The first study was conducted on 24 healthy men and women, who were current smokers and coffee drinkers with no heart problems, diabetes, blood pressure, or high cholesterol. Aortic stiffness was studied on 14 participants, and wave reflection in arterial blood flow was studied in the rest of the 10 participants. The researchers found that smoking followed by caffeine had a greater negative effect on the heart than the sum of each product taken separately.
|To add to this study, Dr. Vlachopoulos said, “Some of our previous studies, together with some from other laboratories, have shown that smoking and caffeine separately increase arterial stiffness. However, it was not known whether the impact of one or the other stimulus was so large that it did not leave room for further deterioration. In other words, when I smoke a cigarette, do my arteries harden so much that when I drink coffee at the same time they cannot stiffen anymore, and vice versa? Particularly in the acute study, the final impact of the two stimuli was larger than the sum of the separate impacts of the two stimuli alone”.|
In the second study, a sample of 160 people were taken into consideration. They were divided into four groups: smokers who drank coffee, smokers who didn’t drink coffee, nonsmokers who drank coffee, and people who neither drank coffee nor smoked. In this study too, arterial stiffness and abnormal blood flow was found in the people who smoked as well as drank coffee. Again, in this study, the individual effect of the products was lesser than their combined effect.
|Dr. Vlachopoulos added, “As regards the mechanism in the acute setting, this most likely has to do with the effect of smoking and caffeine on catecholamines (norepinephrine, epinephrine and dopamine) and adenosine (a substance that dilates arteries). In the chronic setting, the explanation is not so straightforward, mainly because the possible effects of chronic coffee consumption on the arterial wall have not been investigated at a basic level”.|
This study included only young people, all under the age of 30 years, and none of them having any health complications. Thus, the result may not be the same for people who are above 30, or who already suffer from some heart problems. Older people who already have problems related to high blood pressure, should totally avoid this combo. Though the study discussed in the paragraphs above has shown the effects of combining cigarettes and coffee, more research is required to explain its long-term effects.
How is Stiffness of the Arteries Harmful?
Development of plaque in the arteries makes them rigid and they lose their elasticity. This causes narrowing of the arteries, which further results in high blood pressure. This forces the heart to work harder in order to meet the body’s requirement of oxygenated blood. In the long run, this can increase the risk of heart attacks and strokes. So, if you are smoking and drinking coffee, it is best to avoid this combination.

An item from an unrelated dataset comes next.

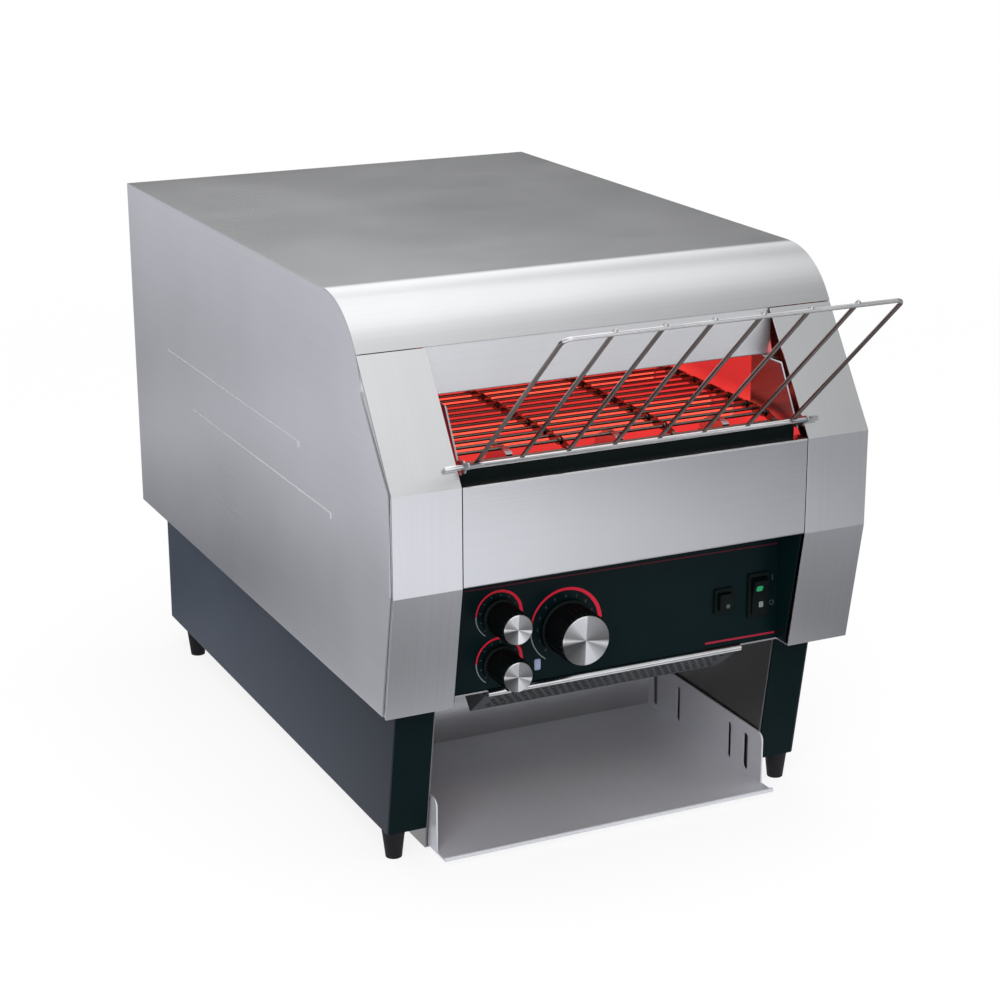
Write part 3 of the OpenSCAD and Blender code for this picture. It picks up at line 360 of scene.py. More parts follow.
# Levels between two places along X, and between two along Y.
FLOOR_X, FLOOR_Y = (-1.0, 1.5), (-1.5, 1.5)
FLOOR_ACROSS = ((0.0, 1.68), (0.20, 0.72), (0.36, 0.48), (0.44, 0.59), (0.52, 0.41),
                (0.62, 0.20), (1.0, 0.20))
FLOOR_BACKWARDS = ((0.0, 1.60), (0.25, 1.35), (0.50, 1.65), (0.75, 0.41), (1.0, 0.40))


def distance_from_footprint(tree, place):
    """How far a point of the floor lies from the toaster's footprint, in metres."""
    reach = node(tree, "ShaderNodeCombineXYZ")
    length = node(tree, "ShaderNodeVectorMath", operation="LENGTH")
    for axis, (half_size, middle) in FOOTPRINT.items():
        off_middle = maths(tree, "ABSOLUTE", maths(tree, "SUBTRACT", place[axis], middle))
        past_edge = maths(tree, "SUBTRACT", off_middle, half_size)
        join(tree, maths(tree, "MAXIMUM", past_edge, 0.0), reach.inputs[axis])
    join(tree, reach.outputs[0], length.inputs[0])
    return length.outputs["Value"]


# %% [markdown]
# The floor's material mixes three looks by the kind of ray, as the world does: the eye sees
# paper and glow, matt surfaces see paper, and reflections see the levels above.

# %% Floor
def paper_material():
    material = bpy.data.materials.new("floor_paper")
    material.use_nodes = True
    tree = material.node_tree
    tree.nodes.clear()
    out = node(tree, "ShaderNodeOutputMaterial")
    paper = node(tree, "ShaderNodeBsdfDiffuse", Color=PAPER_WHITE)
    glow = node(tree, "ShaderNodeEmission", Color=(1, 1, 1, 1), Strength=1.0)
    mirrored = node(tree, "ShaderNodeEmission", Color=MIRRORED_TINT)
    place = coordinates(tree)
    away = distance_from_footprint(tree, place)
    level = product(tree, curve_of(tree, away, NEAR_FLOOR),
                    curve_of(tree, spanned(tree, place["X"], *FLOOR_X), FLOOR_ACROSS),
                    curve_of(tree, spanned(tree, place["Y"], *FLOOR_Y), FLOOR_BACKWARDS))
    join(tree, held(tree, level, *MIRRORED_LEVELS), mirrored.inputs["Strength"])
    ray = node(tree, "ShaderNodeLightPath").outputs
    to_the_eye = mixed(tree, spanned(tree, away, *OWN_GLOW), paper.outputs[0], glow.outputs[0])
    plain = mixed(tree, ray["Is Camera Ray"], paper.outputs[0], to_the_eye)
    join(tree, mixed(tree, ray["Is Glossy Ray"], plain, mirrored.outputs[0]),
         out.inputs["Surface"])
    return material


def build_floor():
    mesh = bpy.data.meshes.new("floor")
    half = FLOOR_HALF_SIZE
    mesh.from_pydata([(-half, -half, 0), (half, -half, 0), (half, half, 0), (-half, half, 0)],
                     [], [(0, 1, 2, 3)])
    mesh.materials.append(paper_material())
    floor = bpy.data.objects.new("floor", mesh)
    bpy.context.scene.collection.objects.link(floor)
    return floor


print("floor", [round(v, 1) for v in build_floor().dimensions])

# %% [markdown]
# ## Lamps
# Three square area lamps give matt parts their form and the floor its shadow. They don't
# show in reflections, where the bright parts of the room already stand for them.

# %% Lamps
LAMPS = {
    "window_front": ((-1.3, -1.9, 1.6), 1.6, 30),
    "window_top": ((0.1, 0.1, 2.4), 1.8, 26),
    "fill_right": ((2.2, -0.9, 0.9), 1.4, 8),
}
LAMP_TARGET = Vector((0, 0, 0.2))


def add_lamp(name, place, size, watts):
    data = bpy.data.lights.new(name, "AREA")
    data.shape = "SQUARE"
    data.size = size
    data.energy = watts
    lamp = bpy.data.objects.new(name, data)
    bpy.context.scene.collection.objects.link(lamp)
    turn = (LAMP_TARGET - Vector(place)).to_track_quat("-Z", "Y")
    lamp.matrix_world = Matrix.LocRotScale(Vector(place), turn, None)
    lamp.visible_camera = False
    lamp.visible_glossy = False


for lamp_name, (place, size, watts) in LAMPS.items():
    add_lamp(lamp_name, place, size, watts)
bpy.context.scene.view_settings.view_transform = "Standard"
print("lamps", sorted(LAMPS))

# %% [markdown]
# ## Finishes
# Each finish starts from the same few nodes: an Object coordinate, a Mapping that stretches
# it along the grain, noise, and a ramp between two close tones. What is the same all over is
# set on the shader itself.

# %% Finish helpers
def shader_of(name, **settings):
    material = bpy.data.materials.new(name)
    material.use_nodes = True
    shader = material.node_tree.nodes["Principled BSDF"]
    for key, value in settings.items():
        shader.inputs[key.replace("_", " ")].default_value = value
    return material, material.node_tree, shader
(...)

Though we say that people should avoid the combination of smoking and drinking coffee, it should be pointed out that both these have harmful effects of their own, even if taken individually. There are no positives to smoking, and hence, this vice should be stopped altogether. Caffeine, in moderate amounts, can be beneficial, but long-term drinking of coffee can be harmful as well. So, if you must smoke, be aware that you are causing your body irreparable harm, and try not to combine this deadly habit with caffeine intake.
Disclaimer: This article is for informative purposes only, and should not be used as a replacement for professional medical advice.